UK’s NMC uncovers qualification frauds involving Nigerian nurses


The UK’s Nursing and Midwifery Council (NMC) is investigating “industrial-scale” qualification fraud by hundreds of nurses who applied to be registered and practice in the United Kingdom.


More than 700 frontline nurses from Nigeria are involved and are said to be under investigation. At least 48 of them are already practising in the UK.

Nursing and Midwifery Council’s chief executive Andrea Sutcliffe told The Guardian UK that the qualification fraud was the biggest ever of its kind.

“This is the first time we’ve found evidence of widespread fraud at a test centre,” she said.


It is alleged that proxies help nurses write key tests that must be passed for them to be registered and practice in the UK, The Guardian reported.

Most of the affected nurses wrote their tests at Yunnik Technologies, a computer-based test centre in Ibadan.

A Nursing and Midwifery Council CBT provider Pearson VUE, which had an agreement with Yunnik to conduct CBT for nurses, had raised concern last year that there was “widespread fraudulent activity” and suggested that proxies wrote tests for nurses.
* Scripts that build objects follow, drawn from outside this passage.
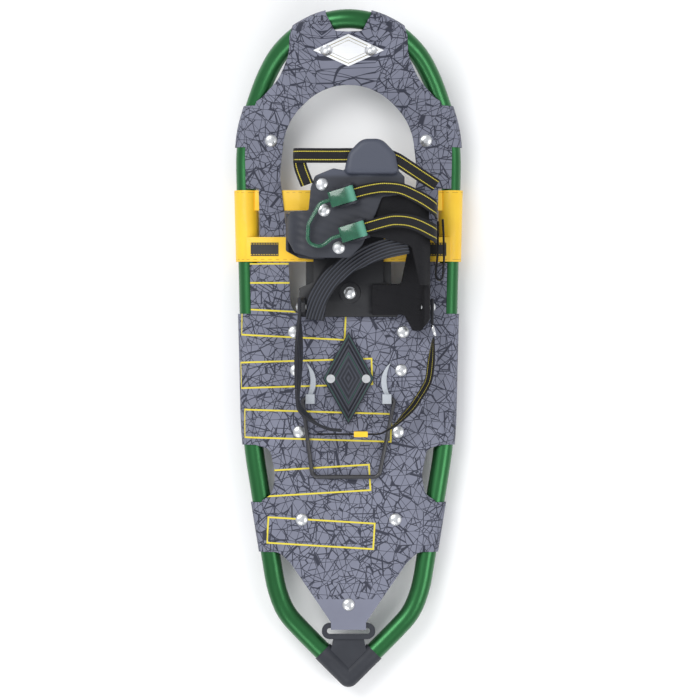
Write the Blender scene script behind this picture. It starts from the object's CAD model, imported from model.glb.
import bmesh
import bpy
import math
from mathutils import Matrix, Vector


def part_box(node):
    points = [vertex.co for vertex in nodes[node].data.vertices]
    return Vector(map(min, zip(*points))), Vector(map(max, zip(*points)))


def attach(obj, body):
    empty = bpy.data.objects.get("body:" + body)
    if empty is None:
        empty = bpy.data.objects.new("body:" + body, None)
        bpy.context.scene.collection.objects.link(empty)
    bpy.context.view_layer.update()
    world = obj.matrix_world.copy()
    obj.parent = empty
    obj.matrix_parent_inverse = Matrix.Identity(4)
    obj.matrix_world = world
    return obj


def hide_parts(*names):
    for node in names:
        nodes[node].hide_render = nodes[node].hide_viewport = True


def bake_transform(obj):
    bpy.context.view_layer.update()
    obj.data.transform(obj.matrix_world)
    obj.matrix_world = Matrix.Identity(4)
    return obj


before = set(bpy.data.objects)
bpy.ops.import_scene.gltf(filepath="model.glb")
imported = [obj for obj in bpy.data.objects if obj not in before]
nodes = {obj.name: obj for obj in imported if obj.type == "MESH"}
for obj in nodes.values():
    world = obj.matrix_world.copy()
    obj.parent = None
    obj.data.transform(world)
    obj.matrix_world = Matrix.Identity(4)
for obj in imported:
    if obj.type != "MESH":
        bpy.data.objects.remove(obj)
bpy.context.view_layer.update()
MM = 0.001


# ---------------------------------------------------------------- camera, floor and studio light
# The shoe lies on a plain pale floor and is seen from straight above, from far enough away that
# nothing leans. Two broad lamps overhead and an even surround leave only soft shadows.

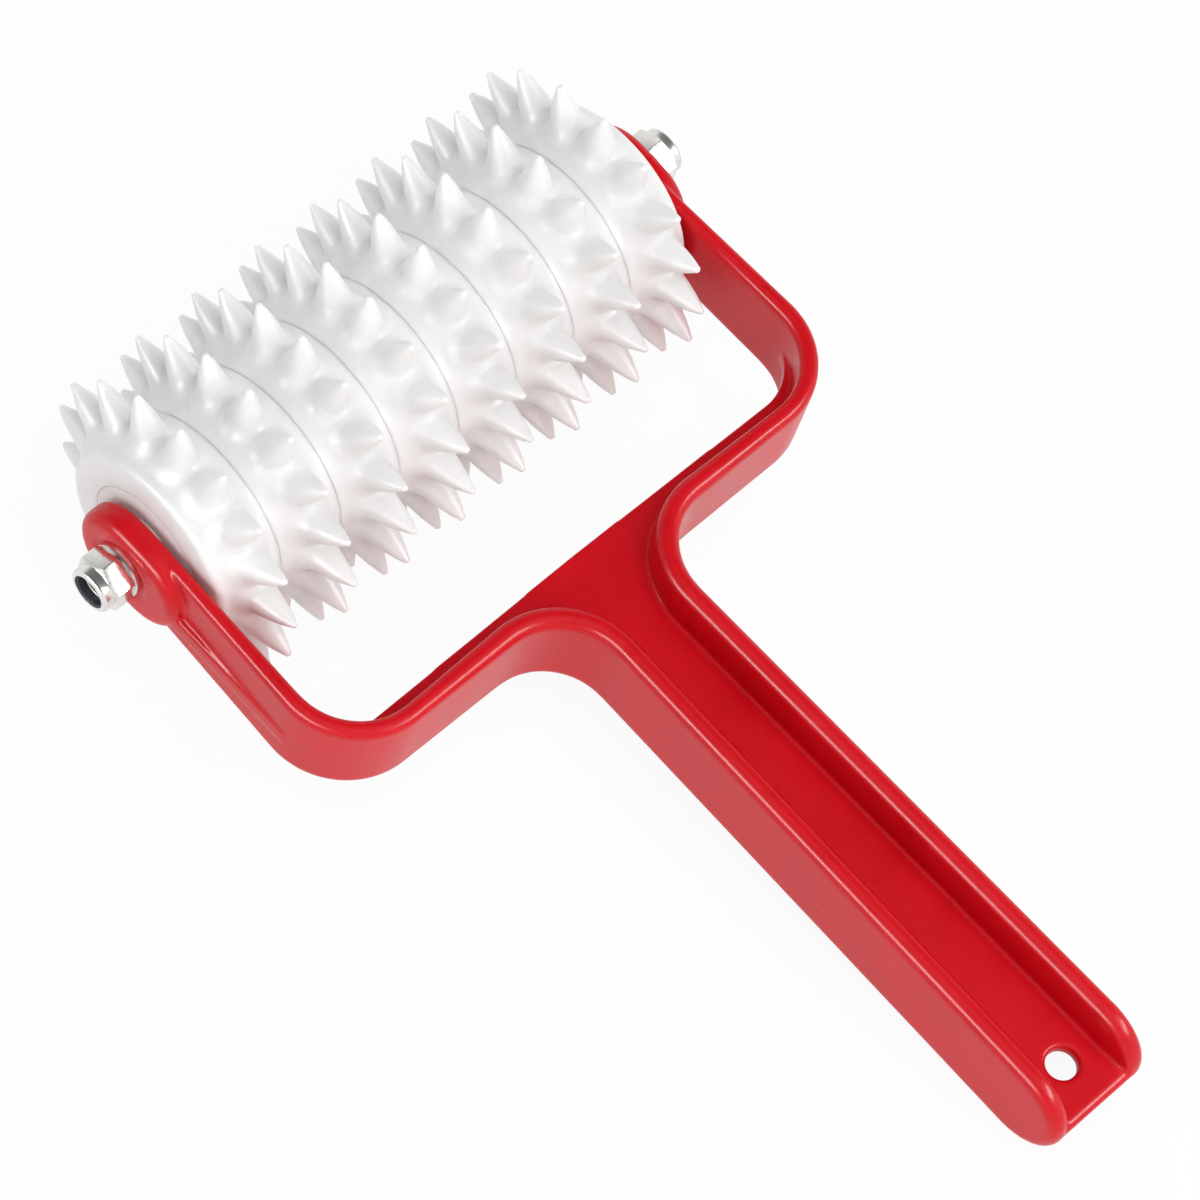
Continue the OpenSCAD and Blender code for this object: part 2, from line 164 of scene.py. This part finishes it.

Already, the 48 Nigerian nurses registered and practising in the UK have been told to retake their tests. However, NMC cannot suspend them unless if ordered by an independent panel at a hearing.

“We have now completed our initial investigation,” NMC said in a statement in September. While the majority of the individuals who sat their CBT at the Yunnik centre are not considered to have joined our register fraudulently, we believe there is evidence of widespread fraud at the Yunnik site.”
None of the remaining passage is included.